Business view: budgets, ratings, sleeper chase
Budgets remain in the Goldilocks zone. Most of the films above will fit below the $40–$50 million line, with many far below. That allows for heavy premium placement without needing superhero-level volume to break even. The most likely R ratings include Evil Dead Burn, Werwulf, and possibly Resident Evil depending on the final cut. Scream 7, Insidious, and SOULM8TE can plausibly land PG-13 to maximize reach, though each franchise has toggled between ratings in the past. Specialty plays tend to lean R to preserve tone and intensity.
The underdog chase continues in Q1, where lean-budget genre can own weekends with minimal competition, and again in late summer, where horror often becomes the conversation when tentpoles tire. The 2026 slate is set up to maximize those pockets. January could easily deliver the first unexpected breakout of the year, and August into September gives Sony an avenue to hold screens with back-to-back supernatural IP while still leaving room for an indie breakout.
Internationally, brand recognition helps Resident Evil, Evil Dead, and Scream travel, while 28 Years Later benefits from a British setting and returning talent. Werwulf and The Mummy will lean on auteur and classic-monster awareness abroad. Streamers will amplify the tail, with copyright pickups boosting Universal’s slate and Shudder driving evangelism for Cineverse titles. Project a sturdy PVOD period across titles, since horror fans have shown a willingness to pay for convenience after an opening weekend, especially when word of mouth is strong.
Audience rhythm across the year
From a moviegoer’s perspective, the 2026 horror year offers flow and breadth. January is a tasting table, February delivers a legacy slasher, April brings back a Universal monster, May and June provide a one-two spectral pairing for date nights and group outings, July goes red-band, August and September keep the supernatural momentum, October turns into a Jordan Peele event, and December invites a wintry, literate nightmare. That is how you keep chatter alive and occupancy strong without cannibalizing your own titles. The pattern also supports social campaigns that can compound over time, using earlier releases to seed the audience for bigger plays in the fall.
Exhibitors favor the spacing. Horror delivers regular Thursday spikes, efficient screen counts, and strong PLF uptake when the creative supports it.
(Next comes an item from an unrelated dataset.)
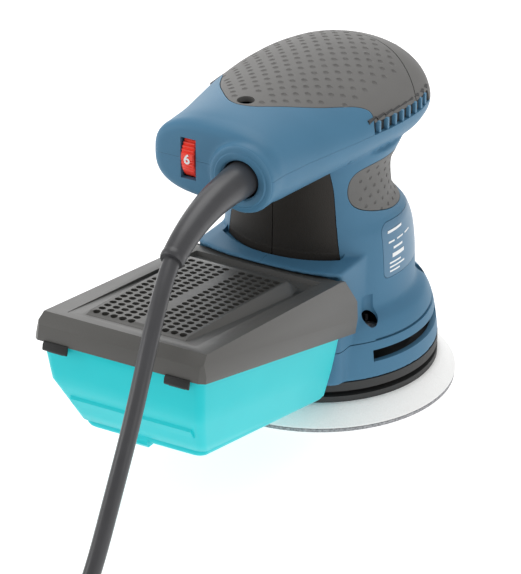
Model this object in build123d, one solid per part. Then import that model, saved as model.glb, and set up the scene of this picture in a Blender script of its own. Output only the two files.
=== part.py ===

The 2026 slate has at least three titles that can warrant PLF, with The Mummy, Evil Dead Burn, and Werwulf all showcasing materiality, sonics, and visual design that benefit from larger formats. The calendar also leaves room for specialty platformers to open in New York and Los Angeles, build reviews, and slide into national conversation as the fall progresses.
A Robust 2026 On Deck
Schedules slip. Ratings change. Casts adjust. But the spine of 2026 horror is intact. There is brand equity where it matters, filmmaker vision where it matters, and a calendar that shows studios get how and when audiences want scares. The awards and festival pipeline into 2027 will come into focus once the fall festivals lock, and it would not be surprising to see at least one near-deadline boutique buy join the party. For now, the job is simple, craft precise trailers, lock the reveals, and let the scares sell the seats.